I know those two words look alike but they have extremely different meanings.. It is extremely obvious that I am struggling beyond my comprehension with walking out this New Year's Resolution. I am almost half way through the year, and nearly every day I find myself struggling with either writing it down or with praying with people at all!
I need to really press in and buffet (pronounced buf fett' not bu fay') my flesh. I need to put it under in order to be obedient to the work that I have put my hand to.
I had a long talk with a friend the other night about fire and passion and pressing in. The gist was that no matter what we do, we need to do it with the right heart and not get all caught up in the act but in being about the Father's business. My friend mentioned Matthew 7. I have read and reread the chapter and it shook me up and got me headed back in the right direction. So I am working on just getting my heart pure before Him again.
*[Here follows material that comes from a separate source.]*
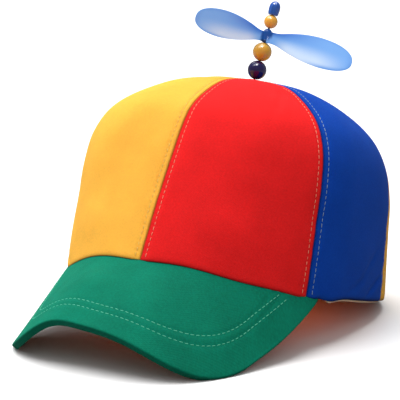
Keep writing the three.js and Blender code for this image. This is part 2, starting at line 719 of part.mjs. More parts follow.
// The surface presses flat what would reach below it
const spread = 2 * (CROWN_FRONT_REACH + CROWN_BACK_REACH + VISOR_REACH + CROWN_HEIGHT);
const above = toManifold(joined(new THREE.BoxGeometry(spread, spread, spread).translate(0, 0, spread / 2)));
for (const piece of pieces) {
  piece.geometry.rotateX(-restTilt).translate(0, 0, -restLevel);
  if (lowestPoint(piece.geometry, 0) < 0) {
    piece.geometry = fromManifold(toManifold(piece.geometry).intersect(above));
  }
}

const beanie = new THREE.Group();
for (const piece of pieces) {
  const mesh = new THREE.Mesh(piece.geometry, new THREE.MeshStandardMaterial(piece.material));
  mesh.name = piece.name;
  beanie.add(mesh);
}
const box = new THREE.Box3().setFromObject(beanie);
const middle = box.getCenter(new THREE.Vector3());
for (const mesh of beanie.children) mesh.geometry.translate(-middle.x, -middle.y, -box.min.z);

export default beanie;
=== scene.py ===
import json
import math

import bpy
import numpy as np
from bpy.props import FloatProperty, FloatVectorProperty, PointerProperty
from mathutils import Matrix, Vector


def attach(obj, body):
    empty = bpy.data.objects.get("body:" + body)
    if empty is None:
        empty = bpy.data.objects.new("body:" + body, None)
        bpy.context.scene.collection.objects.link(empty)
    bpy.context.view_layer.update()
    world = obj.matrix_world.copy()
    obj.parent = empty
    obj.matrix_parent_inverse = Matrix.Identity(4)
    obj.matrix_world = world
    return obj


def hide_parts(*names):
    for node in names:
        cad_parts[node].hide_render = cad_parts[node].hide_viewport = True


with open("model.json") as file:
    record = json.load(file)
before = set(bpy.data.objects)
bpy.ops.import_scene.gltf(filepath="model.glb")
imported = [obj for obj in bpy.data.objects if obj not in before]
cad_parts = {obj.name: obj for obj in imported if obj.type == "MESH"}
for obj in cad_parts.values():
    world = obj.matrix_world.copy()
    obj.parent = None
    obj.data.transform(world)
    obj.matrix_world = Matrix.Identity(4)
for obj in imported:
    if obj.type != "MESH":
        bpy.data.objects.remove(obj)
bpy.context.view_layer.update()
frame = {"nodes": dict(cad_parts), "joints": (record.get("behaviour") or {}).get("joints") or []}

bl_info = {
    "name": "Propeller Beanie Looks",
    "version": (1, 0, 0),
    "blender": (4, 5, 0),
    "location": "View3D > Sidebar > Beanie",
    "description": "Cloth panels, visor, stitching, beads and propeller of a propeller beanie, and its stage",
    "category": "Object",
}

# A millimetre, in metres
MILLIMETRE = 0.001

# Height and reach of the crown's outline as shares of its height and of its rim, from the rim to the apex
CROWN_PROFILE = [
    {"height": 0, "front": 1, "side": 1, "back": 1},
    {"height": 0.17, "front": 0.945, "side": 1.003, "back": 0.95},
    {"height": 0.34, "front": 0.89, "side": 0.998, "back": 0.91},
    {"height": 0.5, "front": 0.828, "side": 0.998, "back": 0.845},
    {"height": 0.65, "front": 0.766, "side": 0.965, "back": 0.745},
    {"height": 0.78, "front": 0.685, "side": 0.86, "back": 0.625},
    {"height": 0.885, "front": 0.522, "side": 0.658, "back": 0.497},
    {"height": 0.96, "front": 0.318, "side": 0.394, "back": 0.325},
    {"height": 1, "front": 0, "side": 0, "back": 0},
]

# Slow waves of the visor's joint and the hem beside it: angle toward the wearer's left, spread and share of
# the height
JOINT_WAVES = [
    {"angle": 0, "spread": 28, "rise": -0.65},
    {"angle": 54, "spread": 15, "rise": 1},
    {"angle": 78, "spread": 11, "rise": -1.3},
    {"angle": -81, "spread": 10, "rise": -0.7},
]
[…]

Something else my friend mentioned was being careful about what I feed myself. I woke up out of my slumber of laziness of watching movies before I go to bed instead of listening to teachings or reading my Bible and spending quality time with the Lord. I had been eating at a buffet (buf fay') table full of junk food. No wonder I am having such a difficult time with this! My relationship with my best friend blows at the moment. I do not want to be one of the ones in Matthew 7 who on that day says Lord, Lord, I did all this stuff in Your Name and hear Him say, depart from me for I never knew you.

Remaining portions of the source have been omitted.